In McKinstry v. Collins (1902) 74 Vt. 147, 52 Atl. 438, an action for damages for an alleged assault on the plaintiff's wife, which it was claimed caused her death, as tending to prove that the plaintiff's wife died of pneumonia, the defendants were permitted to introduce in evidence a certified copy of the record in the town clerk's office of the certificate of death, made by one of the attending physicians during her last illness. In holding the certificate to be admissible in evidence, the court said: "The certificate seems to have been made in conformity to § 7 of No. 56 of the Acts of 1896, which provides, in part, that any physician who has attended a deceased person during his or her last illness shall at once fill out and forward to the health officer a certificate giving the date of death, the name, age, sex, and, if a male over fifteen years of age, the occupation of the deceased person, the cause of death, place of birth, place of death, and the names of the parents of the deceased, so far as these facts are as

certainable. It is evident from the source from which the certified copy came, that the certificate was returned by the health officer to the town clerk, as provided by § 8 of the act, and by the clerk recorded, pursuant to the requirements of § 3 of the act, which provides that town and city clerks shall receive, number, and record, in the order in which they are received, all certificates of births, marriages, and deaths in their respective towns and cities, in the books furnished to them by the secretary of the state board of health, and that each record shall show when it was made. It is clear that the record of a certificate made and recorded in conformity to these provisions of law is a public record, and that a certified copy of such a record is admissible in evidence, and is presumptive evidence of such facts stated therein as the attending physician is, by law, required to certify to, and are presumably within his personal knowledge.

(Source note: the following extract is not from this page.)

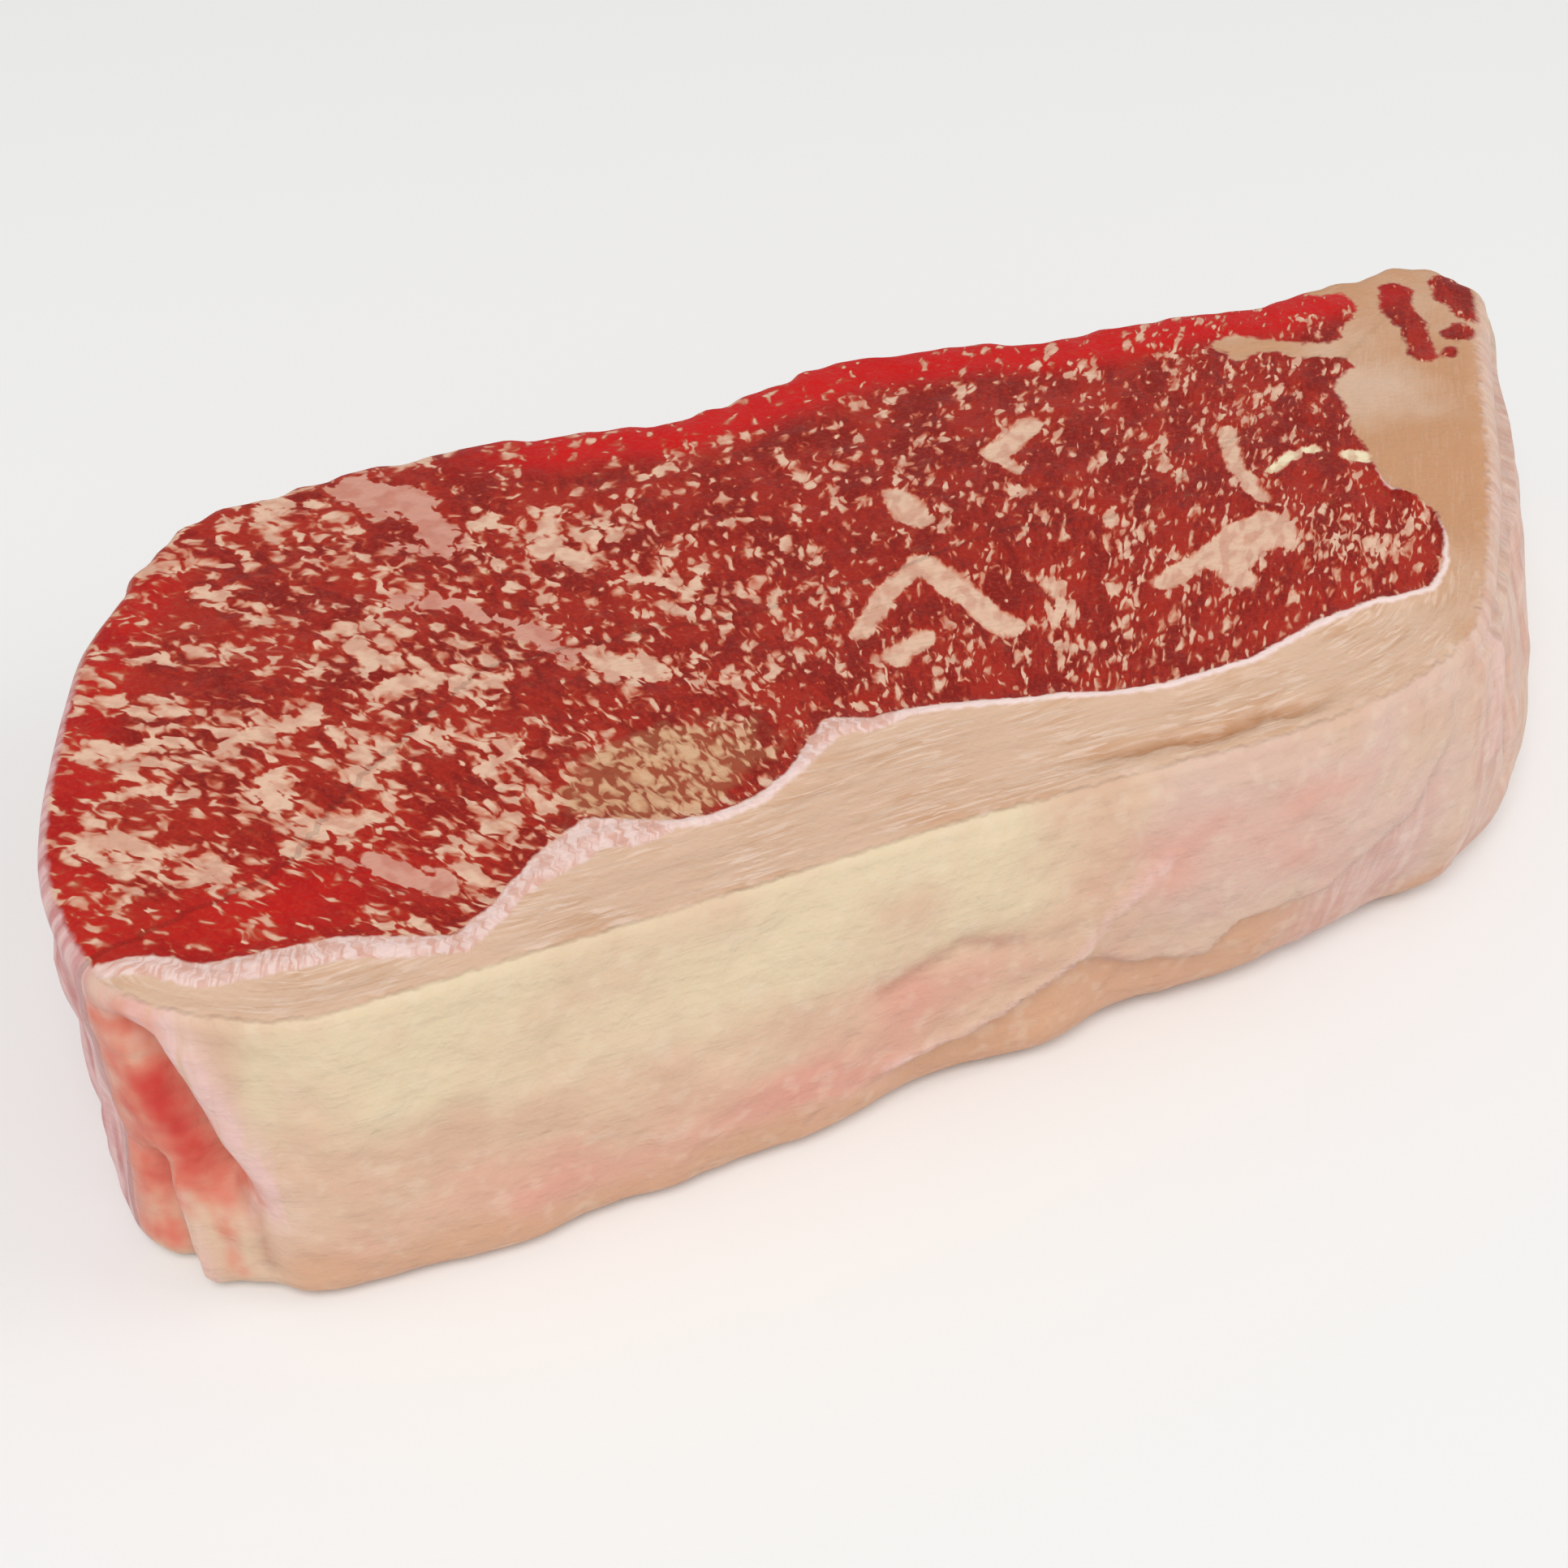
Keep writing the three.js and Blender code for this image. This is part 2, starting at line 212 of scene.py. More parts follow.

. . While the cause of death is more or less uncertain, it would seem, in the absence of a post mortem examination, that an attending physician would be more likely to have personal knowledge of the cause of death than any other person, and that his certificate of the cause of death should be regarded as a statement of a fact within his personal knowledge, and therefore within the rule above stated." However, on a subsequent appeal [(1904) 76 Vt. 221, 56 Atl. 985], the court held that the certificate was inadmissible to show the cause of the death of the plaintiff's wife, when offered for that purpose, for the reason that the legislature had changed the law since the rendition of the previous decision, by the enactment of a statute providing that no public record of births, marriages, or deaths, required by law to be kept, or any certified copy thereof, should be competent evidence in the trial of any suit then or thereafter pending to prove any fact stated therein, except the fact of birth, marriage, or death. Act No. 44 of Acts of 1902, p. 49.